# Can I shorten a Fiberglass door.



## rjniles (Feb 5, 2007)

My wooden front door is in bad shape and needs to be replaced. It is a solid wood door and I would like to have one with some glass lites at the top. House is stucco on block construction With outside stucco right up to the brick mold. Frame is in great shape, Cypress wood with a nice inside molding treatment. I do not want to replace the whole frame, just the door itself. The door is standard 3-0 wide but is only 78.5" tall. I have a pre-hung fiber glass door, 3-0 by 6-8 that I would like to use as a replacement. The width is perfect but I would need to cut some off the bottom. My thought is cut the door and install a replacement door sweep where I cut. I also have to remortise the hinges, either on the jamb or on the door and relocate the strike plate on the jamb. All easy enough. 
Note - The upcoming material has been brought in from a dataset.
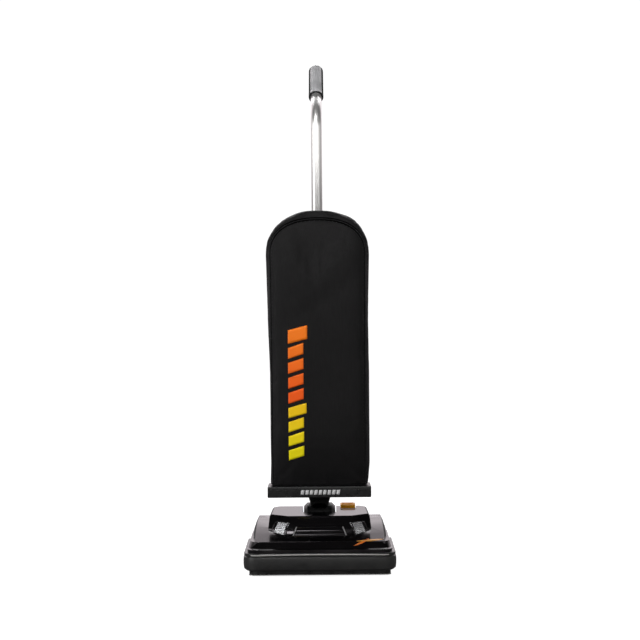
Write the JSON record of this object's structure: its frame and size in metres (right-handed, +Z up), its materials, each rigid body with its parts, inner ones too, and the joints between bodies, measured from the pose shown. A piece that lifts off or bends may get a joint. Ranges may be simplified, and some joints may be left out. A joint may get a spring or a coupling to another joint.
{
  "type": "upright vacuum cleaner",
  "caption": "Lightweight upright vacuum cleaner: low wheeled nozzle base with spinning brush, reclining handle with a cloth dust bag, chromed tube and bent grip.",
  "frame": {"origin": "on the floor, under the middle of the machine's box", "axes": "+Z up, -Y the front of the nozzle, +X to the right seen from the front"},
  "size_m": [0.335, 0.352, 1.175],
  "materials": {
    "gloss_housing": "polished moulded plastic",
    "black_plastic": "satin moulded plastic",
    "bumper_vinyl": "soft satin vinyl",
    "chrome_tube": "bright plated steel",
    "grip_vinyl": "matt grey moulded grip",
    "bag_nylon": "woven nylon with a slight sheen",
    "filter_paper": "soft filter paper",
    "orange_plastic": "moulded, slight gloss",
    "lens": "clear prismatic plastic",
    "steel": "zinc plated",
    "motor_metal": "cast, satin",
    "winding_copper": "wound copper and steel",
    "grey_plastic": "moulded",
    "wheel_rubber": "moulded tread",
    "belt_rubber": "flat belt",
    "brush_wood": "turned, lacquered",
    "bristle_nylon": "stiff bristle"
  },
  "bodies": {
    "base": {"base_chassis": "black_plastic", "sole_plate": "steel", "sole_screw_left_1": "steel", "sole_screw_left_2": "steel", "sole_screw_right_1": "steel", "sole_screw_right_2": "steel", "bumper": "bumper_vinyl", "hood": "gloss_housing", "hood_screw_left": "steel", "hood_screw_right": "steel", "headlight_lens_left": "lens", "headlight_lens_right": "lens", "headlamp_left": "lens", "headlamp_right": "lens", "motor_can": "motor_metal", "fan_case": "grey_plastic", "intake_duct": "grey_plastic", "outlet_duct": "grey_plastic", "drive_belt": "belt_rubber", "brush_bearing_left": "steel", "brush_bearing_right": "steel", "rear_axle": "steel", "roller_pin_left": "steel", "roller_pin_right": "steel", "pivot_bracket_left": "steel", "pivot_bracket_right": "steel", "pedal_pin": "steel", "pedal_spring": "steel", "spring_seat": "grey_plastic"},
    "handle": {"handle_knuckle": "black_plastic", "handle_tube": "chrome_tube", "handle_grip": "grip_vinyl", "handle_bolt": "steel", "handle_nut": "steel", "bag_bar": "black_plastic", "bag_collar": "grey_plastic", "outer_bag": "bag_nylon", "paper_bag": "filter_paper", "bag_hanger": "black_plastic", "cord_hook_lower": "black_plastic", "hook_clamp_upper": "black_plastic", "switch_case": "black_plastic", "cord_gland": "black_plastic"},
    "motor_rotor": {"motor_armature": "winding_copper", "motor_pulley": "steel", "fan_impeller": "grey_plastic"},
    "brush": {"brush_roll": "brush_wood", "bristle_strip_1": "bristle_nylon", "bristle_strip_2": "bristle_nylon"},
    "wheel_left": {"rear_wheel_left": "wheel_rubber"},
    "wheel_right": {"rear_wheel_right": "wheel_rubber"},
    "roller_left": {"front_roller_left": "wheel_rubber"},
    "roller_right": {"front_roller_right": "wheel_rubber"},
    "pedal": {"release_pedal": "orange_plastic"},
    "rocker": {"power_rocker": "orange_plastic"},
    "cord_hook": {"cord_hook_upper": "black_plastic"}
  },
  "joints": [
    {"name": "recline", "type": "hinge", "parent": "base", "child": "handle", "pos_m": [0, 0.02, 0.104], "axis": [-1, 0, 0], "range_deg": [0, 70]},
    {"name": "pedal_press", "type": "hinge", "parent": "base", "child": "pedal", "pos_m": [0.066, 0.043, 0.1105], "axis": [-1, 0, 0], "range_deg": [0, 10], "stiffness_Nm_per_rad": 0.6, "deforming": ["pedal_spring"]},
    {"name": "power_toggle", "type": "hinge", "parent": "handle", "child": "rocker", "pos_m": [0, 0.0465, 0.936], "axis": [-1, 0, 0], "range_deg": [0, 14]},
    {"name": "cord_release", "type": "hinge", "parent": "handle", "child": "cord_hook", "pos_m": [0, 0.0443, 0.73], "axis": [0, 1, 0], "range_deg": [0, 180]},
    {"name": "motor_spin", "type": "hinge", "parent": "base", "child": "motor_rotor", "pos_m": [0, -0.045, 0.05], "axis": [1, 0, 0], "continuous": true},
    {"name": "brush_spin", "type": "hinge", "parent": "base", "child": "brush", "pos_m": [0, -0.13, 0.0255], "axis": [1, 0, 0], "continuous": true},
    {"name": "wheel_spin_left", "type": "hinge", "parent": "base", "child": "wheel_left", "pos_m": [-0.125, 0.085, 0.028], "axis": [1, 0, 0], "continuous": true},
    {"name": "wheel_spin_right", "type": "hinge", "parent": "base", "child": "wheel_right", "pos_m": [0.125, 0.085, 0.028], "axis": [1, 0, 0], "continuous": true},
    {"name": "roller_spin_left", "type": "hinge", "parent": "base", "child": "roller_left", "pos_m": [-0.075, -0.08, 0.011], "axis": [1, 0, 0], "continuous": true},
    {"name": "roller_spin_right", "type": "hinge", "parent": "base", "child": "roller_right", "pos_m": [0.075, -0.08, 0.011], "axis": [1, 0, 0], "continuous": true}
  ],
  "couplings": [
    {"joint": "brush_spin", "follows": "motor_spin", "ratio": 0.64}
  ]
}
Question is: if I cut the door will I expose a cavity at the bottom of the door like a hollow core interior door? Will I destroy the integrity of the door? Would I be better cutting the top of the door? Any ideas or suggestions welcomed.


----------



## Tom Struble (Dec 29, 2008)

usually special order doors are cut at the top and the bottom when cutting off more than an inch


----------



## SDC (Feb 18, 2009)

Call the door maker....Thurma-Tru, Jeld-Wen, etc. and ask them how much can be cut off the bottom. They should be able to tell you how big the solid blocking is at the bottom. 
If you have the door already, I would do it, it is only 1 1/2" you are removing.
If you have to buy a door, order to the correct size.


----------



## DangerMouse (Jul 17, 2008)

I wonder if a stud-sensor would find the wood edge?
(if it's hollow?)

DM


----------



## kwikfishron (Mar 11, 2010)

The one I’ve cut into (mail slot) had a solid foam core.


----------



## organick (Sep 4, 2009)

i never cut one but have taken the bottom off and the bottom was about 1/2 " wood and the rest foam....I second calling the manufacturer. They probably even differ by company.

Or just do it because the door doesn't work for you anyway.....if you own the door already


----------



## DangerMouse (Jul 17, 2008)

The foam might be a good thing.... cut it the size you need, dig out the foam and PL glue in a custom-made wooden bottom piece? I doubt it'll have wood 2 1/2" up....


DM


----------